Here is the rub, and why I believe the Republican Tax Bill is a hoax. This provision is likely never to be voted on or become law. If it does, I will be glad to say I was wrong, because it is very badly needed to begin to correct a 25 year long fleecing of America that has reached unsupportable proportions today. But the reason it will not become law is the resistance it is going to get from lobbyists representing the multinational companies who have become major beneficiaries of the process. The provision could also be disruptive to debt markets as well as inflationary for U.S. consumers in the short to intermediate term. Overall, however, in my assessment these would be small prices to pay in order to return the country to a more sustainable path for the long-term.

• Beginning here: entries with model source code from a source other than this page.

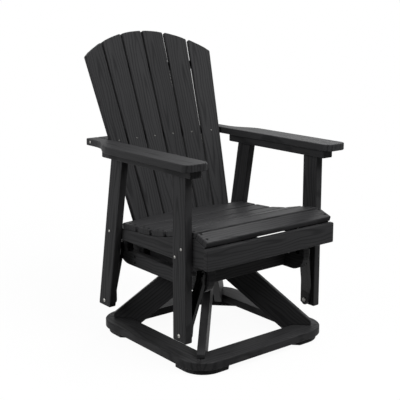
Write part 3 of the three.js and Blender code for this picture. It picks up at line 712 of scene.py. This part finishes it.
def easedBoard(x, y, z, ease):
    # A rounded rectangle carried along Y: at angle t of its outline a point is the nearest inner
    # corner plus ease * (cos t, sin t); the two end rings are drawn in by the ease and closed.
    halfStep = np.pi / ledger["outlinePoints"]
    t = np.linspace(0, 2 * np.pi, ledger["outlinePoints"], endpoint=False) + halfStep
    halfX, halfZ = (x[1] - x[0]) / 2, (z[1] - z[0]) / 2
    outX, outZ = np.sign(np.cos(t)), np.sign(np.sin(t))
    steps = np.array([(y[0], 0.0, 0), (y[0], ease, 1), (y[0] + ease, 0.0, 1),
                      (y[1] - ease, 0.0, 1), (y[1], ease, 1), (y[1], 0.0, 0)])
    alongY, drawn, full = steps[:, 0:1], steps[:, 1:2], steps[:, 2:3]
    atX = full * (outX * (halfX - ease) + (ease - drawn) * np.cos(t)) + sum(x) / 2
    atZ = full * (outZ * (halfZ - ease) + (ease - drawn) * np.sin(t)) + sum(z) / 2
    points = np.stack([atX, np.broadcast_to(alongY, atX.shape), atZ], -1)
    return points.reshape(-1, 3), ringFaces(len(steps), len(t))


for side, way in outward.items():
    x = tuple(sorted(way * edge for edge in ledger["x"]))
    boards = [easedBoard(x, run, ledger["z"], ledger["ease"]) for run in ledger["runs"]]
    centre = np.array([sum(x) / 2, bearing["middleY"], sum(ledger["z"]) / 2]) * mm
    lengthwise = np.array([(0.0, 1.0, 0.0), (0.0, 0.0, 1.0), (1.0, 0.0, 0.0)])
    grain = polyLumber(f"poly lumber, embossed, ledger {side}", centre, lengthwise,
                       ledger["seed"] + way)
    makePiece(f"ledger_boards_{side}", boards, "carriage", grain)
print("ledger boards made")


# Studio: pale floor, white surround, and three broad lamps: behind the chair on its left, which
# leaves the slats' gaps dark, high in front, and behind on its right

studio = {
    "floorHex": "#f2f2f2",
    "bounceHex": "#606060",     # what the light sees, so that little of it comes back up
    "floorSize": 40.0,
    "floorDrop": 0.2 * mm,      # the floor lies this far below the feet
    "nearGlow": 0.95,           # share of the floor near the chair that the eye sees as plain white
    "glowFrom": 0.6, "glowTo": 2.2,   # metres from the middle over which that share grows to all
    "ambient": 0.14,
    "lampAim": (0, 0, 0.5),
}
lamps = {
    "left": {"at": (-2.8, 0.6, 1.9), "size": 1.8, "power": 62},
    "front": {"at": (0.4, -2.0, 3.2), "size": 2.0, "power": 120},
    "behind": {"at": (1.6, 1.0, 2.3), "size": 1.4, "power": 26},
}


def whiteToCamera(tree, plain, glow):
    # the glow for rays from the camera, mirrors and glass, the plain shader for the light itself
    path = addNode(tree, "ShaderNodeLightPath")
    mirrored = addNode(tree, "ShaderNodeMath",
                       {0: path.outputs["Is Camera Ray"], 1: path.outputs["Is Glossy Ray"]},
                       operation="MAXIMUM")
    seen = addNode(tree, "ShaderNodeMath",
                   {0: mirrored.outputs[0], 1: path.outputs["Is Transmission Ray"]},
                   operation="MAXIMUM")
    return addNode(tree, "ShaderNodeMixShader",
                   {0: seen.outputs[0], 1: plain.outputs[0], 2: glow.outputs[0]})


def makeWorld():
    world = bpy.data.worlds.new("white surround")
    world.use_nodes = True
    tree = world.node_tree
    tree.nodes.clear()
    plain = addNode(tree, "ShaderNodeBackground", Strength=studio["ambient"])
    glow = addNode(tree, "ShaderNodeBackground", Strength=1.0)
    for background in (plain, glow):
        background.inputs[0].default_value = hexColour("#ffffff")
    both = whiteToCamera(tree, plain, glow)
    addNode(tree, "ShaderNodeOutputWorld", {"Surface": both.outputs[0]})
    bpy.context.scene.world = world


def makeFloor():
    # a flat square: corner (u, v) for u and v of -1 and 1 times half the size
    square = np.array([(-1, -1, 0), (1, -1, 0), (1, 1, 0), (-1, 1, 0)]) * studio["floorSize"] / 2
    mesh = bpy.data.meshes.new("floor")
    mesh.from_pydata((square - (0, 0, studio["floorDrop"])).tolist(), [], [(0, 1, 2, 3)])
    floor = bpy.data.objects.new("floor", mesh)
    bpy.context.collection.objects.link(floor)
    material = bpy.data.materials.new("matt paper, lit to white")
    material.use_nodes = True
    tree = material.node_tree
    tree.nodes.clear()
    paper = addNode(tree, "ShaderNodeBsdfDiffuse", Color=hexColour(studio["floorHex"]))
    bounce = addNode(tree, "ShaderNodeBsdfDiffuse", Color=hexColour(studio["bounceHex"]))
    white = addNode(tree, "ShaderNodeEmission", Strength=1.0)
    coords = addNode(tree, "ShaderNodeTexCoord")
    away = addNode(tree, "ShaderNodeVectorMath", {0: coords.outputs["Object"]}, operation="LENGTH")
    share = addNode(tree, "ShaderNodeMapRange", {"Value": away.outputs["Value"]},
                    From_Min=studio["glowFrom"], From_Max=studio["glowTo"],
                    To_Min=studio["nearGlow"], To_Max=1.0)
    lit = addNode(tree, "ShaderNodeMixShader",
                  {0: share.outputs[0], 1: paper.outputs[0], 2: white.outputs[0]})
    both = whiteToCamera(tree, bounce, lit)
    addNode(tree, "ShaderNodeOutputMaterial", {"Surface": both.outputs[0]})
    mesh.materials.append(material)


def makeLamps():
    aim = Vector(studio["lampAim"])
    for name, lamp in lamps.items():
        data = bpy.data.lights.new(name, "AREA")
        data.size = lamp["size"]
        data.energy = lamp["power"]
        light = bpy.data.objects.new(name, data)
        light.location = lamp["at"]
        light.rotation_euler = (aim - light.location).to_track_quat("-Z", "Y").to_euler()
        bpy.context.collection.objects.link(light)


makeWorld()
makeFloor()
makeLamps()


# Camera: where the photograph was taken from, worked out from the chair's square edges

cameraSetup = {
    "aim": (-0.0339, -0.0320, 0.6528),   # point on the axis of the lens
    "azimuth": -38.649,                  # degrees round +Z, 0 looks along +Y
    "elevation": 10.264,
    "roll": -0.054,
    "distance": 3.1697,
    "focalPixels": 882.0,                # for a picture 400 pixels wide
    "shiftPixels": -40.0,                # the picture's middle lies this far below the lens axis
    "pictureWidth": 400,
}


def makeCamera():
    setup = cameraSetup
    turn, rise = math.radians(setup["azimuth"]), math.radians(setup["elevation"])
    back = Vector((math.sin(turn) * math.cos(rise), -math.cos(turn) * math.cos(rise),
                   math.sin(rise)))
    data = bpy.data.cameras.new("photograph")
    data.sensor_fit = "HORIZONTAL"
    data.lens = data.sensor_width * setup["focalPixels"] / setup["pictureWidth"]
    data.shift_y = setup["shiftPixels"] / setup["pictureWidth"]
    camera = bpy.data.objects.new("photograph", data)
    camera.location = Vector(setup["aim"]) + back * setup["distance"]
    level = (-back).to_track_quat("-Z", "Y").to_matrix()
    rolled = level @ Matrix.Rotation(math.radians(-setup["roll"]), 3, "Z")
    camera.rotation_euler = rolled.to_euler()
    bpy.context.collection.objects.link(camera)
    bpy.context.scene.camera = camera


makeCamera()
bpy.context.scene.view_settings.view_transform = "Standard"
print("studio and camera ready")
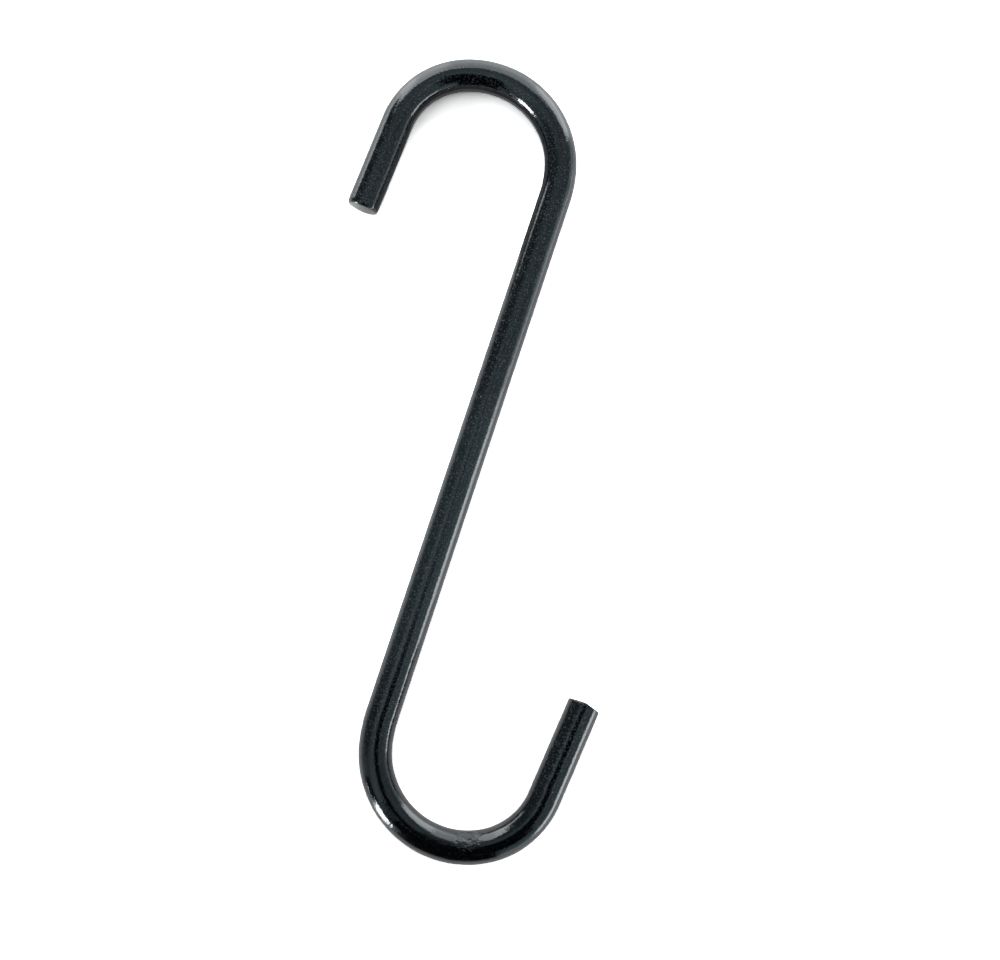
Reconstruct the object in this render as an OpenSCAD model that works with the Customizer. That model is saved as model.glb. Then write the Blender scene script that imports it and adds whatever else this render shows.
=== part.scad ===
// S hook for hanging things from a rail, bent cold from one length of round
// steel bar and then coated. It lies flat: its shank runs along Y, the upper
// hook is at +Y and opens towards -X, the lower hook is at -Y and opens
// towards +X, and the bar rests on Z = 0. The origin is the middle of the
// hook's outline, on the surface that it lies on.

/* [Bar] */
// Diameter of the bare bar
bar_d = 6.35; // [3:0.05:8]
// Thickness of the coat, on every side
coat_t = 0.05; // [0:0.01:0.2]

/* [Shank] */
// Length of the straight shank between the two bends
shank_l = 106.9; // [40:0.1:300]

/* [Upper hook] */
// Middle-line radius where the upper bend leaves the shank
upper_lead_r = 24; // [16:0.1:60]
// Turn of that easy first part
upper_lead_turn = 13; // [2:0.5:25]
// Middle-line radius over the crown of the upper bend
upper_crown_r = 18.3; // [12:0.1:60]
// Turn of the crown
upper_crown_turn = 99; // [80:0.5:110]
// Middle-line radius where the upper bend runs into its arm
upper_close_r = 15.1; // [12:0.1:60]
// Turn of that tighter last part
upper_close_turn = 65; // [30:0.5:66]
// Length of the straight arm, up to its cut end
upper_arm_l = 18.9; // [8:0.1:60]
// Rounding of the coated edge round the cut end
upper_tip_edge = 0.4; // [0.05:0.05:1.2]

/* [Lower hook] */
// Middle-line radius where the lower bend leaves the shank
lower_lead_r = 27.6; // [16:0.1:60]
// Turn of that easy first part
lower_lead_turn = 11; // [2:0.5:25]
// Middle-line radius over the crown of the lower bend
lower_crown_r = 17.7; // [12:0.1:60]
// Turn of the crown
lower_crown_turn = 108.5; // [80:0.5:110]
// Middle-line radius where the lower bend runs into its arm
lower_close_r = 15.3; // [12:0.1:60]
// Turn of that tighter last part
lower_close_turn = 55; // [30:0.5:60]
// Length of the straight arm, up to its cut end
lower_arm_l = 19; // [8:0.1:60]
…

However, what is most likely to happen is the provision will be silently withdrawn from the proposed tax bill, and the 20% corporate flat tax could get passed without any strings attached.
Does anyone truly believe Apple is going to bring a substantial amount of jobs back to the U.S. now just because the corporate tax rate is lower? I think there are two chances of this happening, slim and none, and slim has bolted out of the country. All the proposed Republican Tax Cut plan, without the 20% excise tax provision would do is provide a big welfare check to companies like Apple who are the primary driving force behind the US deficit ballooning to ever greater levels in the first place (not paying their taxes due, and reducing jobs of tax paying Americans). As a result American citizens end up with politicians with pea sized brains trying to sell a tax cut sham to foist the burden of paying down the US debt, or at least keeping it under control, while Apple Inc. gets off paying very little and continues the practices that are currently in place.
Apple is just one of many well-known corporations who want this welfare check so they can pull even more money into their feudal coffers at the expense of everyone else, like (MSFT) (CSCO) (ORCL) (WMT) (PFE) to name a few. Multi-national corporate elitists are the primary problem that needs to be dealt with in the Washington Swamp.
Donald Trump ran on an election platform to fix this problem. Instead the Republican tax plan that is more likely to actually become law would entrench a corporate welfare system that enriches foreign countries while dumping and ever greater burden on Americans citizens in the future. Or, the reform tax plan may just not pass at all, leaving the status quo in place.
Beware if the Excise Tax Provision in the Republican Tax Cut plan is eliminated. – If so, then the plan will become a complete hoax pulled off on the American people.